Galicia, Spain – Joam Evans and his family live in Froxan, a small village in the mountains of Galicia, an autonomous region in Spain’s northwest.
To get there, one has to drive uphill through a maze of empty rural roads flanked by oaks, chestnuts, pines and a large number of eucalyptus trees.
Recent weeks have been extremely hot as a heatwave gripped southern Europe, but when this reporter travelled to the region, there was drizzle and a thin layer of mist covered the landscape.
Evans, wearing military gear and heavy boots, receives volunteers with a smile.
“I think the rain will respect us,” he said in Galician, the local language, grey clouds above him.
The volunteers come from across Galicia, home to about three million people.
They have signed up to work in the public land that surrounds Froxan, to removing eucalyptus trees and other “invasive” species.
This will make room for local tree species to grow and, they hope, help protect the village from wildfires, a growing concern here.
Despite being the wettest region in Spain, Galicia has turned into a wildfire hotspot in recent years; nearly 40 percent of fires in the country between 2001 and 2015 broke out here.
Experts have pointed to the increased presence of eucalyptus in the region as one of the causes.
Originally from Australia, eucalyptus trees, which are highly inflammable, have been rapidly expanding across Galicia.
The area covered by eucalyptus has jumped from 28,000 hectares (69,190 acres) in 1973 to more than 300,000 hectares (741,300 acres) in 2018 – more than a tenfold increase in 45 years.
In Froxan, in 2016, a large wildfire spread through the eucalyptus canopies on the land that surrounds the village.
According to Evans, the only reason the fire did not destroy their houses was that a forest patch of oaks acted as a firewall, containing the flames. After this, they decided they needed to do something to protect their village.
In 2017, the community joined forces with a local NGO and put out a call for volunteers, asking for help to remove eucalyptus from their land.
About 20 people showed up.
Since then, more than 1,000 people have participated in so-called “de-eucalyptiser brigades” across Galicia, on public and private land.
On this August day, the volunteers are a diverse group – young and old couples, students, middle-aged adults, and retirees. Many bring children and pets along. Most know each other from previous events, but there are also newcomers.
Manuel, an environmental activist, is a regular – this is his sixth trip.
He says that every time he goes hiking with his wife, they end up clearing eucalyptus from small patches of land on their trails.
“We even made up a term for this. We call it ‘forestal gardening’,” he joked.
Until the second half of the 20th century, eucalyptus trees were rare in the Galician landscape. But in the late 1950s, the central government started promoting the plantation of fast-growing tree species in the region, with the opening of a state-run pulp-processing plant.

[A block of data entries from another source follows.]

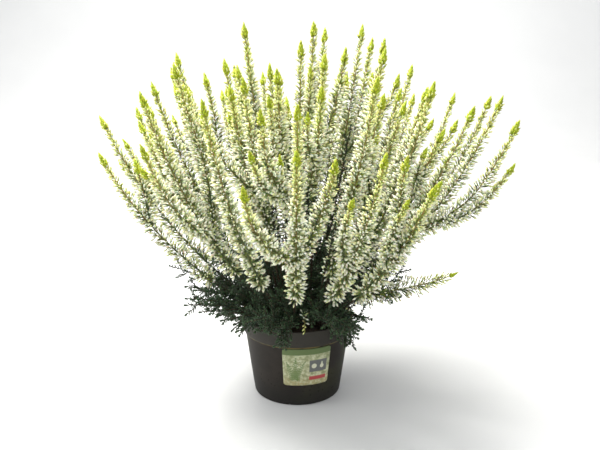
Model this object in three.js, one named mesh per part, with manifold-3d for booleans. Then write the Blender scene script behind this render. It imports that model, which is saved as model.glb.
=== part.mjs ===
// A white heather in a round nursery pot, in millimetres, +Z up.
//
// The origin is the centre of the pot's underside, so the pot stands on z = 0. The front, where the
// sticker is, faces -Y. Five rooted cuttings stand in holes in the soil. From each one's woody crown
// a handful of leafy stems fans out, and each stem ends in a flower spike: a slim core covered in
// florets all round, with a tuft of young leaves at its tip. Some spikes fork.
import * as THREE from "three";
import { mergeVertices } from "three/addons/utils/BufferGeometryUtils.js";
import Module from "manifold-3d";

const wasm = await Module();
wasm.setup();

// The pot: a 12 cm nursery pot with a lip, a foot ring and a raised, drained ring in its floor.
const RIM_RADIUS = 60;
const POT_HEIGHT = 88;
const FOOT_RADIUS = 46.5;
const LIP_HEIGHT = 18;
const LIP_STEP = 1.8; // how far the lip stands out from the wall below it
const WALL = 1.3;
const FLOOR_THICKNESS = 1.8;
const GROOVE_RISE = 2.5;
const GROOVE_IN = 25;
const GROOVE_OUT = 35.5;
const DRAIN_RADIUS = 3.6;
const DRAIN_COUNT = 8;
const POT_SIDES = 28;

// The sticker on the pot's wall.
const STICKER_WIDTH = 50;
const STICKER_HEIGHT = 43;
const STICKER_TOP = 68;
const STICKER_TURN = 0.19; // radians, from the front towards +X
const STICKER_THICKNESS = 0.6;

// The soil and the woody crowns that stand in it.
const SOIL_TOP = 78;
const CROWN_COUNT = 5;
const CROWN_CIRCLE = 20;
const CROWN_RADIUS = 6.5;
const CROWN_FOOT = 56;
const CROWN_TOP = 84;
const STEM_SPREAD = 3; // how far from a crown's middle its stems leave it

// The bush: stalks spread from the crowns to a shallow dome. Each follows a cubic curve, whose three
// points after the crown are given as radius and height for an outermost stalk, and as height for
// one in the middle.
const STALK_COUNT = 88;
const OUTER_WAY = [[77, 108], [184, 180], [226, 308]];
const MIDDLE_WAY = [128, 294, 396];
const BUNCHING = 0.07; // radians that a slow wave moves the stalks sideways
const SCATTER = 0.08; // radians of random sideways spread
const REACH_SCATTER = 0.05; // random spread of the tips' radius, as a share
const FLOWER_START = 126; // height where the outermost spikes start to flower
const FLOWER_START_RISE = 66; // how much higher the middle ones start
const FLOWER_START_SCATTER = 10;
const MAIN_SHORTER = 0.16; // how much of its curve the shortest main spike leaves out at its tip
const SIDE_SHORTER = 0.2;
const FORK_DELAY = [0.1, 0.28]; // where side spikes fork off, along the curve past the first flowers
const FORK_SWING = 0.26; // along the curve, what a side spike takes to reach its own place
const SPIKE_RADIUS = 9; // from a spike's axis out to its florets' tips, low down
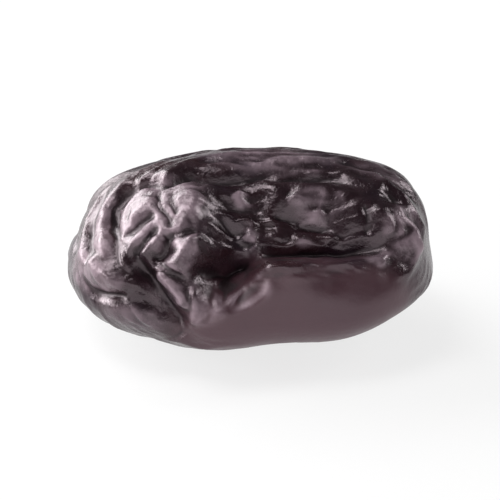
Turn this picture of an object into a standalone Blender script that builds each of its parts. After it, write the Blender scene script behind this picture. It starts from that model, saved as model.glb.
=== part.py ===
"""A dried prune: one solid of wrinkled skin and flesh, lying on a small flat spot.

The frame is in metres, +Z up. The prune's length runs along X, its origin is on the surface it lies on,
under the middle of its box, and its front, with the smooth flank, looks towards -Y.
The form is a plain egg-sectioned ball, lifted or sunk along its outward direction by sunken faces,
by folds drawn along lines, and by broad ripples that run with the grain of the skin.
"""
import bmesh
import bpy
import numpy as np

MM = 0.001

# Driving dimensions
LENGTH = 38.0 * MM
WIDTH = 28.0 * MM
HEIGHT = 18.2 * MM
WIDEST_LEVEL = 7.4 * MM
FLAT_SPOT_DEPTH = 0.45 * MM
BOXINESS = 2.25
CELLS = (40, 30, 20)

# Skin
SKIN_COLOUR = (0.020, 0.0085, 0.0115, 1.0)
SKIN_ROUGHNESS = 0.32

# Relief
FINEST_FOLD = 0.7 * MM
BODY_AREA = 2700.0 * MM * MM
FOLD_ROUNDNESS = 0.3
FOLD_FADE = 0.22
HIGHEST = 1.5 * MM
GROOVES_SPACING = 5.2 * MM
GROOVES_HEIGHT = 0.80 * MM

# Ends of the line that the wrinkles of the top and front run round, inside the body
SUNKEN_LINE = np.array([(-3.0, -8.0, 7.0), (12.5, -6.5, 6.0)]) * MM

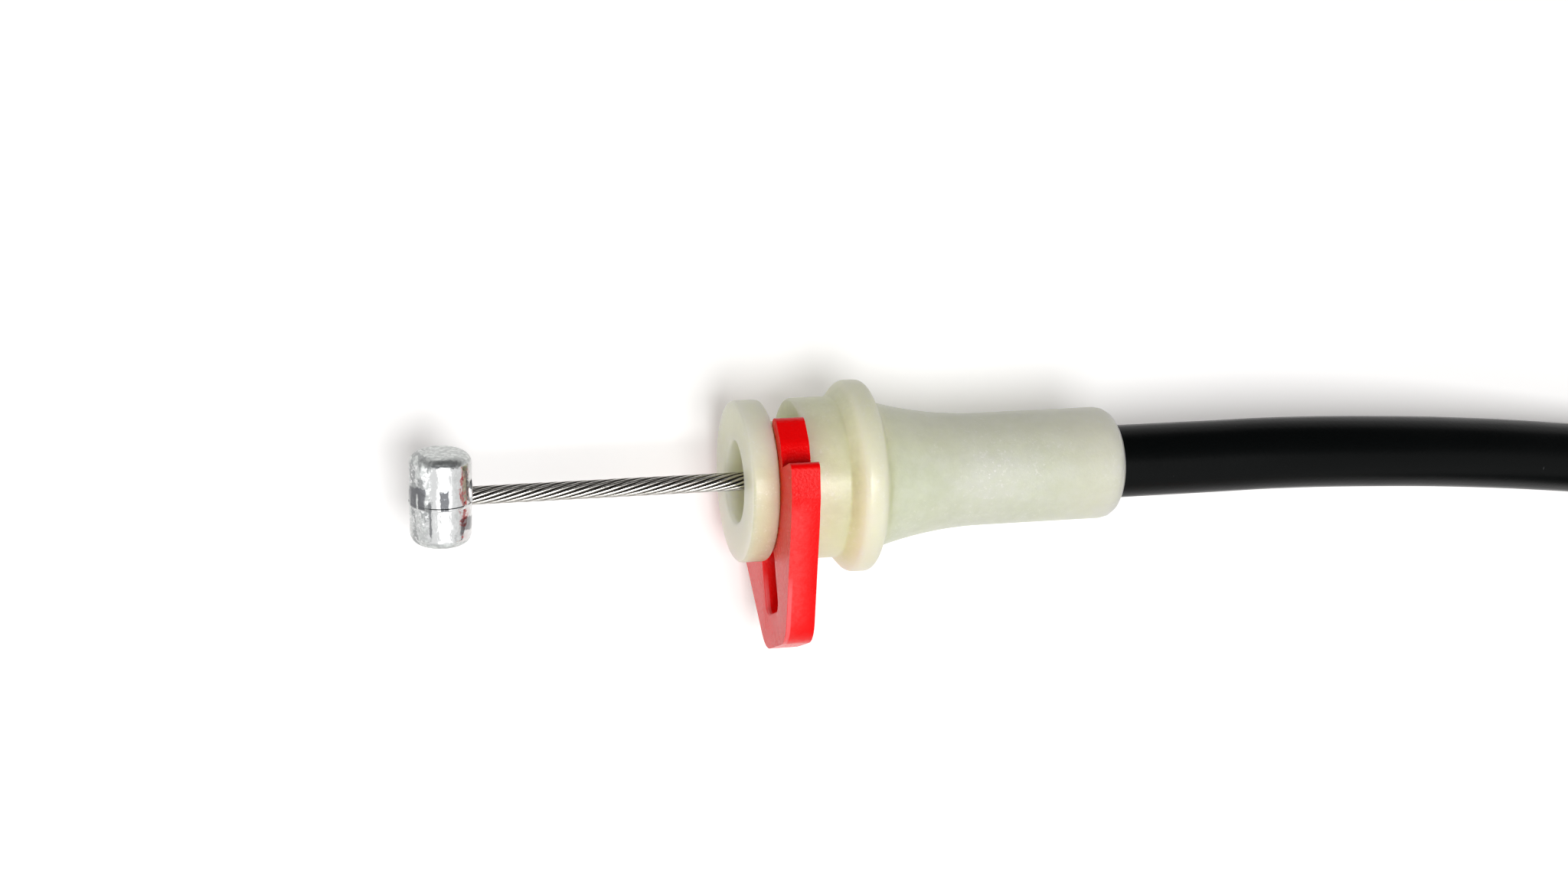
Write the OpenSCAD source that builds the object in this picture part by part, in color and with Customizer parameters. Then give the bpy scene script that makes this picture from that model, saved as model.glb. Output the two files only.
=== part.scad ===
// Bowden release cable: a stranded wire that slides in a jacketed conduit, with a barrel nipple,
// a moulded ferrule and a forked lock clip at each end. The slack is wound up and tied.
// Millimetres. +X runs along the near end from its nipple towards the conduit, +Z is up.
// The origin is on the near ferrule's axis, where its drum meets the flange.

/* [Wire] */
// Diameter of each of the nineteen wires in the strand
single_wire_d = 0.30; // [0.26:0.01:0.34]
// Bare wire between the near nipple and the near end disc, at rest
near_bare = 21; // [16:0.1:22]
// Bare wire between the far nipple and the far end disc, at rest
far_bare = 12; // [8:0.5:14]
// Wire that stays inside the ferrule and conduit when it is pulled right out
keep_in = 6; // [5.5:0.1:9]

/* [Nipple] */
// Diameter of the cast barrel
nipple_d = 4.9; // [4.5:0.1:6]
// Length of the cast barrel
nipple_len = 7.4; // [6:0.1:8]
// Radius of the barrel's end edges
nipple_edge = 0.9; // [0.3:0.1:1.2]
// Turn of the barrel about the wire, up from level
nipple_turn = 18; // [0:1:30]
// Diameter of the boss where the wire leaves the barrel
boss_d = 2.7; // [2.6:0.1:3.4]
// Height of the boss's flat below the barrel's crown
boss_drop = 0.1; // [0.05:0.05:0.25]
// Distance of the boss's centre from the wire, towards the barrel's raised end
boss_rise = 0.65; // [0:0.05:0.65]
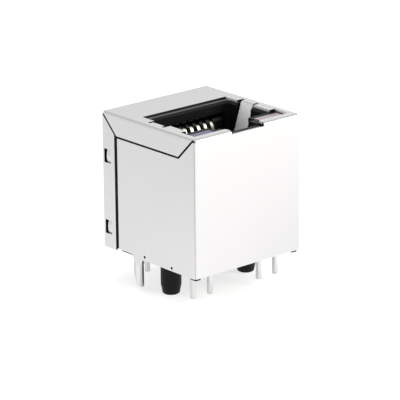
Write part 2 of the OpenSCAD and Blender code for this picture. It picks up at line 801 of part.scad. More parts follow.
shield();
housing();
contact_insert();
contact(1);  // contact_1
contact(2);  // contact_2
contact(3);  // contact_3
contact(4);  // contact_4
contact(5);  // contact_5
contact(6);  // contact_6
contact(7);  // contact_7
contact(8);  // contact_8
left_lamp();
right_lamp();
lamp_lead(-1, 1);  // left_lamp_anode
lamp_lead(-1, -1);  // left_lamp_cathode
lamp_lead(1, 1);  // right_lamp_anode
lamp_lead(1, -1);  // right_lamp_cathode
circuit_board();
pin_block();
signal_pin(1);  // signal_pin_1
signal_pin(2);  // signal_pin_2
signal_pin(3);  // signal_pin_3
signal_pin(4);  // signal_pin_4
signal_pin(5);  // signal_pin_5
signal_pin(6);  // signal_pin_6
signal_pin(7);  // signal_pin_7
signal_pin(8);  // signal_pin_8
ring_core(1);  // transmit_core
ring_core(4);  // receive_core
ring_core(2);  // transmit_choke_core
ring_core(3);  // receive_choke_core
winding(1);  // transmit_winding
winding(4);  // receive_winding
winding(2);  // transmit_choke_winding
winding(3);  // receive_choke_winding
resistor(1);  // resistor_1
resistor(2);  // resistor_2
resistor(3);  // resistor_3
resistor(4);  // resistor_4
shield_capacitor();
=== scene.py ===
from functools import reduce
from math import cos, pi, radians, sin

import bpy
import numpy as np
from mathutils import Matrix, Vector


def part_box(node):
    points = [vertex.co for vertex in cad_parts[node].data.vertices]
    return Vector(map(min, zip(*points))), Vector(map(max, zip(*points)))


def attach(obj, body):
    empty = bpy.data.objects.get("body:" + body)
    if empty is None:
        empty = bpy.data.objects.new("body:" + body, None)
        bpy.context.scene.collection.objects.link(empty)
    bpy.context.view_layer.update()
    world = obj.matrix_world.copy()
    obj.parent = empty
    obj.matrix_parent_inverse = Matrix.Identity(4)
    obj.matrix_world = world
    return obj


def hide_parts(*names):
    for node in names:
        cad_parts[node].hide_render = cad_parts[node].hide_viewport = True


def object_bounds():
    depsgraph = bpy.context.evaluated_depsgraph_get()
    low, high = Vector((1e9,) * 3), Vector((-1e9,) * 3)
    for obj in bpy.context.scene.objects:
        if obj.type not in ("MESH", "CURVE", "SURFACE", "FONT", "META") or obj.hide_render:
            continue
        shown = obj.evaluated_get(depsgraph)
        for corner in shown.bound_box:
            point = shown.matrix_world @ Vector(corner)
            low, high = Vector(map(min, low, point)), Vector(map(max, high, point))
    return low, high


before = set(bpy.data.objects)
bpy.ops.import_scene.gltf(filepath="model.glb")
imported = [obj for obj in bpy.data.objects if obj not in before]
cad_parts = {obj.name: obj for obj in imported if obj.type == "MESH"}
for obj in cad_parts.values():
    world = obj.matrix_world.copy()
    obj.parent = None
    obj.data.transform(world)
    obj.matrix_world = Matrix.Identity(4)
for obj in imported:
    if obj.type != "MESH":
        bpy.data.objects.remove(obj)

cad_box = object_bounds()

# ------------------------------------------------------------------ Camera and studio
# The jack is seen from its front left corner, a little from above, through a long lens. It
# stands on a pale floor in a white surround, lit by a soft box from the front right, a weaker
# one from the left and one overhead.

mm = 0.001
scene = bpy.context.scene
scene.view_settings.view_transform = "Standard"

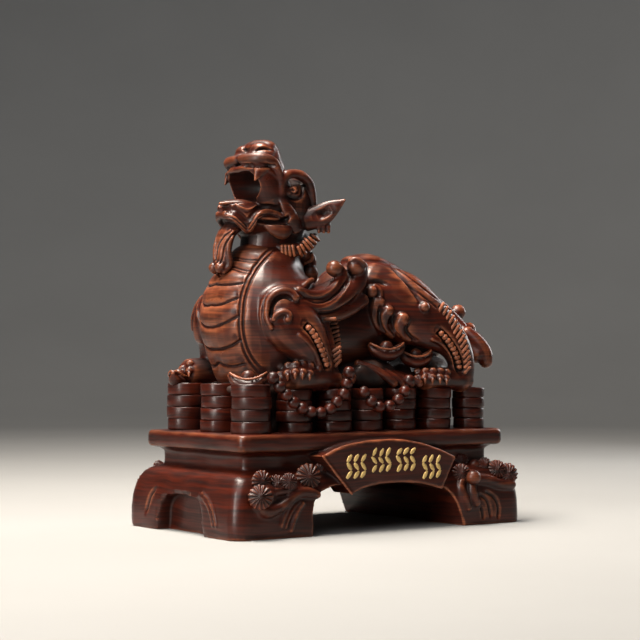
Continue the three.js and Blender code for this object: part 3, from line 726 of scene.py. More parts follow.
def skull_and_muzzle(clay):
    ball(clay, (-22, 0, 133), (11.5, 13.2, 13.5), sides=32, rings=24)
    bar(clay, [
        (-28, 0, 133, 12.6, 10), (-32, 0, 142, 13.2, 8.4), (-33.5, 0, 149, 13.2, 7.8),
        (-33, 0, 153.5, 11, 6.5),
    ], sides=28, rings=30)
    for side in (NEAR, FAR):
        bar(clay, [
            (-32, 6 * side, 136, 7, 8), (-36, 6 * side, 143, 7.4, 7.6), (-37.2, 6 * side, 149, 7.2, 6.8),
            (-35, 5.4 * side, 153.5, 6, 5),
        ], sides=24, rings=30)
    ball(clay, (-34, 0, 156.4), (5.4, 10.2, 3.4), sides=24)
    for side in (NEAR, FAR):
        ball(clay, (-37.3, 5.6 * side, 154.8), (4, 5, 3.2), sides=20)
    bar(clay, [(-26, 0, 110, 12.5, 11), (-25, 0, 118, 11.5, 11), (-24, 0, 126, 11, 11)], sides=28)
    bar(clay, [(-31, 0, 124, 11, 9), (-32.5, 0, 114, 10.5, 9), (-32, 0, 104, 12, 10)], sides=28)
    ball(clay, (-18, 0, 117), (8, 9.6, 9), sides=32, rings=20)


def jaw(clay):
    bar(clay, [(-22, 0, 124, 12.6, 8), (-34, 0, 125.5, 12.4, 7), (-43, 0, 127.6, 11, 6),
        (-47.5, 0, 130, 8.6, 5)],
        sides=28, rings=30)


def lips(clay):
    roll = [
        (-31.5, -12.6, 140, 0.9, 0.9), (-33, -13.4, 145, 1.6, 1.6), (-36, -13.6, 149.2, 2.1, 1.9),
        (-41, -12, 150.6, 2.4, 2.2), (-43.6, -7.5, 150.5, 2.5, 2.2), (-43.8, -2.5, 151, 2.1, 1.9),
    ]
    whole = roll + [(-43.2, 0, 151.6, 1.6, 1.5)] + sided(roll[::-1], FAR)
    bar(clay, whole, sideways=(0, 0, 1), sides=16, rings=70)


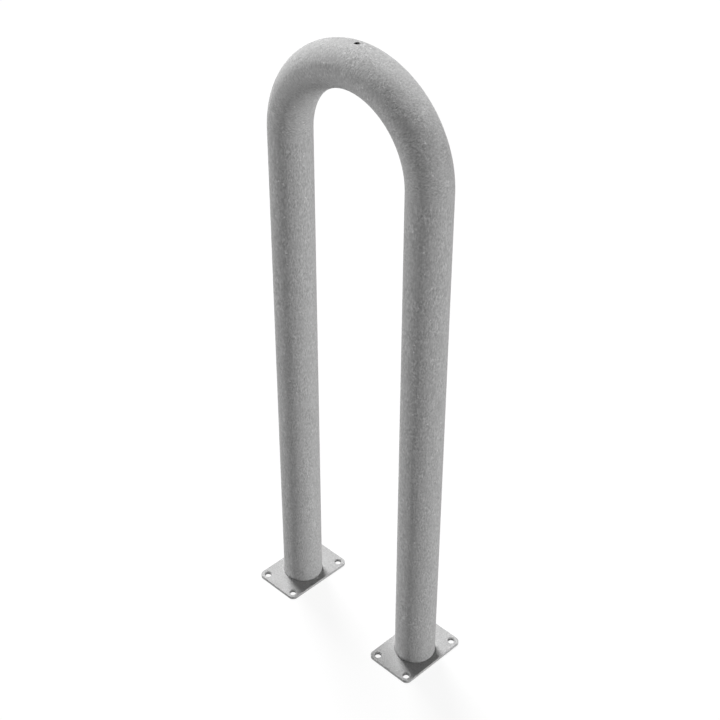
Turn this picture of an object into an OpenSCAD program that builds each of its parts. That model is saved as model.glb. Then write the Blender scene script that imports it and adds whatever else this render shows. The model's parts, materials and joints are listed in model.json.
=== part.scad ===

This happened at a time of urban migration, when many fled rural areas for cities in search of better living conditions.
Planting eucalyptus was convenient; plantations need little care and trees can be sold after 12 to 15 years of growth.
As farming became less profitable, converting agricultural land into eucalyptus monocultures was a safe economic investment.
Over the years, seeds began to expand naturally into nearby plots and forests, displacing local tree species in the wild.
Today, eucalyptus are the most abundant trees in Galicia.
This pervasive presence has ripple effects on the region’s biodiversity. Having evolved in a completely different environment, eucalyptuses have few natural interactions with local animal species, said Adolfo Cordero Rivera, an ecologist at the University of Vigo.
“Their leaves are not eaten by deers, cows or other local herbivores. The only animals that eat them are the eucalyptus weevils, another Australian invasive species,” Cordero-Rivera said.
This severely limits the biodiversity that eucalyptuses plantations can support – which is the reason why they are often called “green deserts”.
A 2019 study found that birds among eucalyptus plantations in Galicia, compared with native forests, are lower in number and diversity.
Looking ahead, the landscape is unlikely to change in the short term.
Earlier this year, the Galician government approved a new forest plan for the region to set the land-use guidelines for the next 20 years.
The plan aims to reduce the area planted with eucalyptus by 5 percent by 2040.
But as for their role in wildfires, the situation is complex.
Researchers agree that eucalyptus trees burn easily and can resprout efficiently after a wildfire. But they also note other key risk factors.
“Forest fires [in Galicia] are not only related to the presence of eucalyptus. They are also influenced by climate change, population dynamics and a model of forest governance that is really inefficient in regulating land use,” said Helena Martinez-Cabrera, a researcher at the University of Santiago de Compostela who studies the intersection between eucalyptus plantations and living conditions in rural Galician areas.
The lack of support for people in rural areas makes the region more vulnerable to wildfires and the expansion of eucalyptuses and abandonment of traditional land uses, such as agriculture and farming, are consequences of this, she explained.
“In fact, if you look at the fires in Galicia, you’ll see that the areas that burn the most are not those with the most eucalyptus trees, but those most affected by demographic abandonment.”